Until now, Genachowski has kept his opinions on network neutrality close to the vest. Frankly, since he is an Internet entrepreneur, I would have thought he would have taken a less aggressive regulatory approach, especially to an idea that risks so many unintended consequences. Plus, many of the companies that a few years ago had been pressing for net neutrality have backed off. These include Microsoft, eBay, Amazon.com, and even Google (which on a certain level realizes that its growth depends on broadband investment that net neutrality would disincent). The network neutrality issue has dwindled to a political agenda supported by a handful of vocal advocates at Moveon.org and Freepress.org. And while these groups may have good intentions behind their support for Internet regulation, the neutrality rules they favor will not result in what they hope for. Quite the contrary, they will lead to higher broadband prices, mediocre service and cede a lot of market power to one segment of the market. In this network neutrality is no different from many of the radical new regulatory programs the Obama administration is introducing to the American economy, be it banking, insurance, auto manufacturing, health care or alternative energy—they allow a select group of favored companies to privatize the gains and socialize the costs.
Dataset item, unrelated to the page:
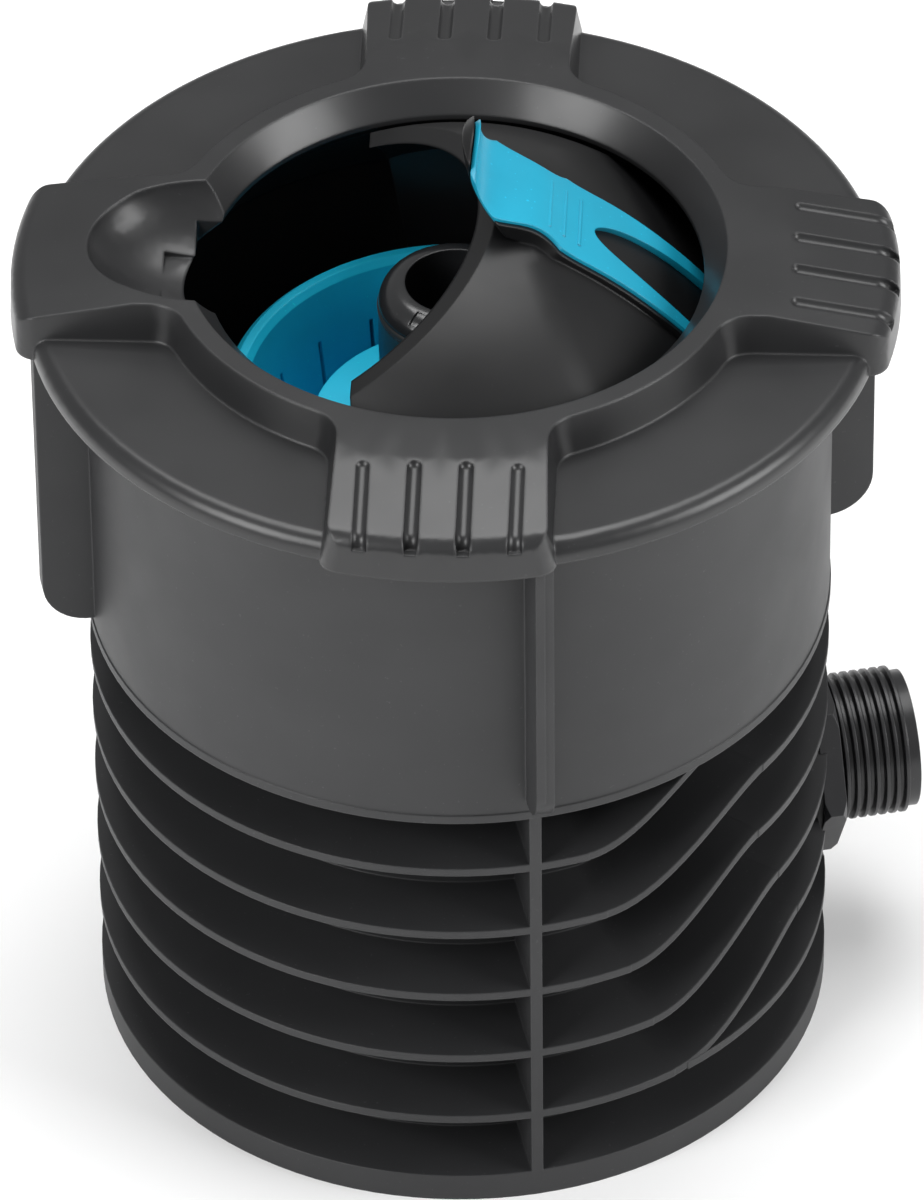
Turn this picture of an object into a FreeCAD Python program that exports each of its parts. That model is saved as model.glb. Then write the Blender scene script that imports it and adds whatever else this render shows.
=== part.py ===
import FreeCAD
import Part
import math
import os

from FreeCAD import Placement, Rotation, Vector

# A recessed garden water connector box, in millimetres and degrees. +Z is up, the origin is the
# middle of the base, the inlet points along +X. The collar, the ball lid and what holds them are
# built in the collar's own frame, with the lid shut, and are then turned to their places.

# ---- Housing ----
BODY_R = 65.0
BODY_WALL = 2.2
BODY_TOP = 151.9
SHELF_UNDER_PIVOT = 22.73
SHELF_T = 2.0
CORE_R = 52.0
CORE_WALL = 2.0
BASE_H = 5.6
BASE_WALL = 1.8
FLOOR_TOP = 3.0
RIB_T = 1.6
RIB_PITCH = 14.45
RIB_TOP_DROP = 11.4
FIN_T = 2.1
WING_REACH = 9.0
WING_T = 3.2
WING_BOTTOM_R = 8.5
WING_DROP = 59.6
DRAIN_SLOT_W = 0.8
FLOOR_SLOT_COUNT = 12
FLOOR_SLOT_W = 3.0
FLOOR_SLOT_END = 5.0
SIDE_SLOT_ANGLE = -47.7
SIDE_SLOT_L = 12.0

# Each rib level climbs one pitch beside the seam, between these two angles from the inlet.
RIB_CLIMBS = [(67.0, 35.0), (71.0, 42.0), (75.0, 48.0), (79.0, 47.0), (82.0, 55.0)]
CLIMB_POINTS = 9

# ---- Inlet ----
INLET_Z = 36.5
THREAD_R = 13.22
THREAD_DEPTH = 1.16
THREAD_PITCH = 1.814
THREAD_FLAT = 0.62
THREAD_L = 12.9
THREAD_GAP = 0.5
INLET_NECK_R = 12.6
INLET_LAND_R = 12.3
INLET_LAND_L = 1.4
BORE_R = 9.0
PIPE_R = 12.0
BOSS_R = 16.0
BOSS_SUNK = 3.5
NIPPLE_CLEAR = 0.3
NUT_AF = 32.0
NUT_T = 4.0
NUT_ROOM = 1.0
GASKET_T = 1.0
FOOT_R = 22.0
FOOT_T = 4.0
FOOT_SCREW_R = 18.0
SCREW_R = 1.5
SCREW_HEAD_R = 2.9
SCREW_HEAD_H = 1.8
SCREW_FLOOR = 0.6

# ---- Collar ----
COLLAR_GAP = 0.1
PLATE_T = 4.0
COLLAR_H = 11.0
RIM_ROUND = 3.0
LUG_REACH = 11.5
LUG_HALF_W = 20.0
LUG_ROUND = 3.6
LUG_FLAT_R = 57.0
LUG_FALL = 3.6
LUG_CORNER_R = 4.0
DRAFT_IN = 2.2
RING_BOTTOM_R = 52.5
VALLEY_R = 4.5
LIP_CLEAR = 2.7
LIP_DROP = 5.1
OPENING_FLARE = 4.0
GROOVE_R = 1.3
GROOVE_DEPTH = 1.0
GROOVE_INNER_R = 59.0
GROOVE_STEP = 8.7
SCOOP_LONG = 22.3
SCOOP_HALF_W = 17.0
SCOOP_DEEP = 13.5
SCOOP_RISE = 3.0
SCOOP_CLEAR = 0.7
TAB_SLOT_REACH = 7.8
TAB_SLOT_HALF_W = 7.0
COLLAR_TURN = -14.0

# ---- Lid carrier, a bayonet neck with two ears ----
NECK_GAP = 2.3
NECK_T = 2.5
NECK_H = 15.0
NECK_FLANGE_T = 2.5
STUD_H = 3.7
STUD_GAP = 0.3
STUD_DROP = 4.9
STUD_LAND = 3.0
STUD_HALF = 8.0
STUD_CLEAR = 0.5
STOP_HALF = 1.4
EAR_GAP = 1.0
EAR_T = 7.0
EAR_HALF_W = 11.0
CARRIER_SCREW_TURN = 16.5
CARRIER_SCREW_L = 7.5
CARRIER_SCREW_IN = 6.1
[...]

Such programs don’t encourage competition, job growth and entrepreneurship, they impede it.

To sum things up, think of your community pool on a hot summer weekend. It’s crowded with kids and families swimming, playing and splashing every which way, all having a good time. Yet even as all this is allowed, most pools keeps a lane open for men and women who simply want to enjoy a nice swim, something they couldn’t do without a simple partition of rope and floats. Nobody minds, yet those who come for fun, and those who come for exercise, all get to enjoy the water.

The Internet is a fun place to play, and no one wants to interfere with that. But it’s also a place where minority voices can be heard, diversity can be encouraged and business can be done. The Internet needs an adult swim lane. Don’t let the FCC close it.